I usually avoid political discussions on this blog. I feel they can alienate some readers and are the quickest way to insert my mouth into my foot in the heat of passion.

But, before the U.S. congress at this moment are two bills that I care so passionately about that I had to break my rule of thumb. So consider it more like a rule of pinky or something.

SOPA and PIPA are two bills before the U.S. Congress. They seek to reduce the amount of copyright infringement that occurs on the internet. A laudable goal in my opinion–I think the people that create content should be rewarded for the efforts and innovation.

But, granting a crazy-absurd amount of power to the entertainment industry, who suffers from ginormous amounts of infringement precisely because of their inability to understand the natural rhythms of the internet and their refusal to adapt to technology as it comes about, and to the DoJ, is NOT the way to do this.

These bills would allow *anyone* who reads Mikvah Bound, *or any of the websites LINKED to this site*, to deduce that I am infringing on someone’s copyrighted content. How did they reach this conclusion? What is their proof that this is copyrighted material? Who cares.

With this knowledge of Mikvah Bound’s copyright infringement, SOPA would allow them to contact WordPress, PayPal, Facebook, and Wikipedia to notify them of my infringement. I would have five days to submit my appeal of this notification to the Courts; alternatively, some kind soul at one of the legal teams of the sites mentioned above could decide to fight the fight for me in the courts. But, seriously, what is a corporation likely to do upon notification that Mikvah Bound is infringing: block access to my site as they would be required to do under this law to avoid legal fines and action OR kindly agree to fight my fight for me. Yeah, not going to happen!
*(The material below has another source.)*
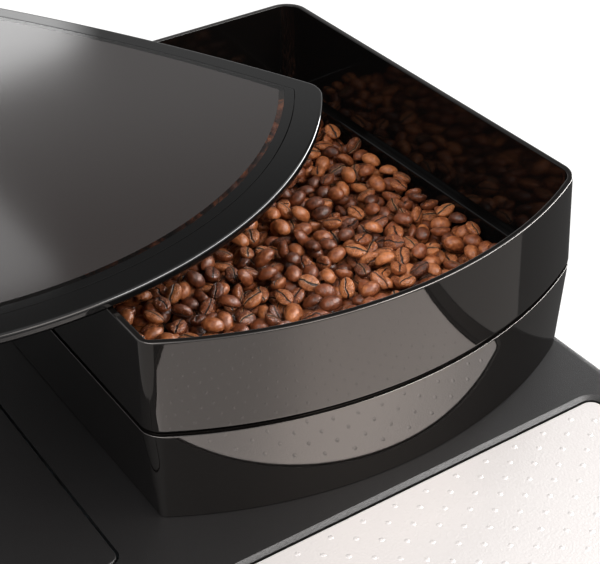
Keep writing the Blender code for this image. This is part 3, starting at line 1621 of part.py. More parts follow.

There is nothing to prevent Hollywood (or any other industry or agenda-driven agency) from attacking all sites they dislike or disagree with. These accusations do not have to be launched in a public setting, i.e. a court of law. There are no punishments for those who abuse this law’s vaguely worded language, either, should I unfairly accuse innocent websites of infringement. They’ve got those five days to defend themselves after all; it’s their own fault if the accused choose not to do so.

So I am asking you, kind readers to contact your Congressmen (assuming you live in the US. Ameri-centrism ftw!). I am asking you to learn more about this bill and would its ramifications would truly be. I am asking you to consider blacking out your own site or posting your own banner until it is voted on, January 24th.

Thank you.


2 thoughts on “SOPA

  1. Agreed, so much. It’s a violation of freedom. Here in the UK a set of laws were proposed recently, called The Digital Economy Bill, which is currently being fought by various ISPs. It hasn’t been passed yet, but it’s said that we’re not far behind.

    People forget it’s called the World Wide Web. Whatever happens in the US concerning SOPA and PIPA will in turn affect the rest of the world, seeing as US sites make up the vast majority of the internet. There’s also been a recent case, which I’m sure you’re aware of, of a British student being extradited to the US for founding the TV website TVShack (which didn’t itself host copyrighted material, it simply contained links to it).

    It’s wrong, so very wrong. I’ll be adding the banner to my blog.

  2. I’m right there with you. I fired e-mails off to all three of my congresswomen the other day (and was gratified to see that one of them withdrew her support from SOPA shortly thereafter) essentially saying, “Look, you hired me to represent American interests, I took an oath to support and defend the Constitution, and I’m currently typing this to you from behind a firewall in China (which, by the way, appears to have done zero to combat copyright violations of any kind). How the heck am I supposed to be taken seriously when talking to Chinese people about our vaunted freedoms of speech and expression if a bill like this passes? Are you thinking this through at all?”

    Of course, I think we all know the answer to that second question.